Required work>
Scan the data below and report how many lines include the word "that". Nothing else is wanted.

Data block>
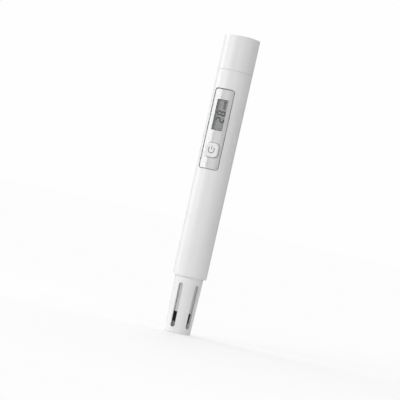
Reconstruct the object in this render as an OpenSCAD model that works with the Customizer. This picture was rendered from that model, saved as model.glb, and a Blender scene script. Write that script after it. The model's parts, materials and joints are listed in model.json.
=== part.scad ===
// TDS meter pen: a round handheld water tester. A display and a power key sit in a flat-bottomed
// pocket on its front, a battery cap pulls off its top, and a slotted guard surrounds its probe.
// The pen stands on the guard's rim with its axis along +Z, and the display faces -Y.
// Depths named _d are distances from the axis towards the front.

/* [Body] */
// Length from the guard's rim to the cap's flat end
pen_len = 153.5; // [148:0.5:160]
// Diameter of the housing's long bore
bore_d = 13.8; // [13.4:0.1:14]
// Wall of the housing at its lower end
shell_wall = 1.8; // [1.7:0.05:2.1]
// Width of the step from the housing in to the guard
step_w = 1.45; // [1.35:0.05:1.6]
// Bevel on the housing's and the cap's outside edges
rim_bevel = 0.05; // [0.05:0.05:0.4]

/* [Battery cap] */
// Length of the battery cap
cap_len = 18; // [16.8:0.1:20]
// Wall of the cap at its flat end
cap_wall = 1.8; // [1.6:0.05:2.2]
// Rounding of the cap's top edge
top_edge = 0.6; // [0.2:0.1:1.2]
// Thickness of the cap's end wall
roof_t = 1.5; // [1:0.1:2.5]
// Gap that shows as the seam under the cap
seam_gap = 0.06; // [0.06:0.02:0.3]
// Radial clearance of the cap on the neck
cap_fit = 0.1; // [0.06:0.02:0.2]

/* [Battery bay] */
// Diameter of one button cell
cell_d = 11.6; // [11:0.1:12]
// Height of one button cell
cell_h = 5.4; // [5:0.1:5.6]
// Radial clearance round the cells
cell_fit = 0.1; // [0.05:0.05:0.2]
// Wall of the battery sleeve
sleeve_wall = 1.25; // [1.1:0.05:1.4]
// Length of the sleeve's neck above the seam
neck_len = 10; // [9:0.5:11]
// Depth of the upper cell below the neck's rim
rim_drop = 1; // [0.8:0.1:1.4]
// Height of the compressed battery spring
spring_h = 2.5; // [2:0.1:3]
// Diameter of the spring's wire
spring_wire = 0.5; // [0.3:0.05:0.6]
// Thickness of the sleeve's floor
floor_t = 1.2; // [0.8:0.1:1.5]
// Length of the sleeve's skirt below its floor
skirt_len = 3; // [2:0.1:3.4]
// Thickness of the stamped contacts
contact_t = 0.25; // [0.15:0.05:0.3]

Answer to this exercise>
2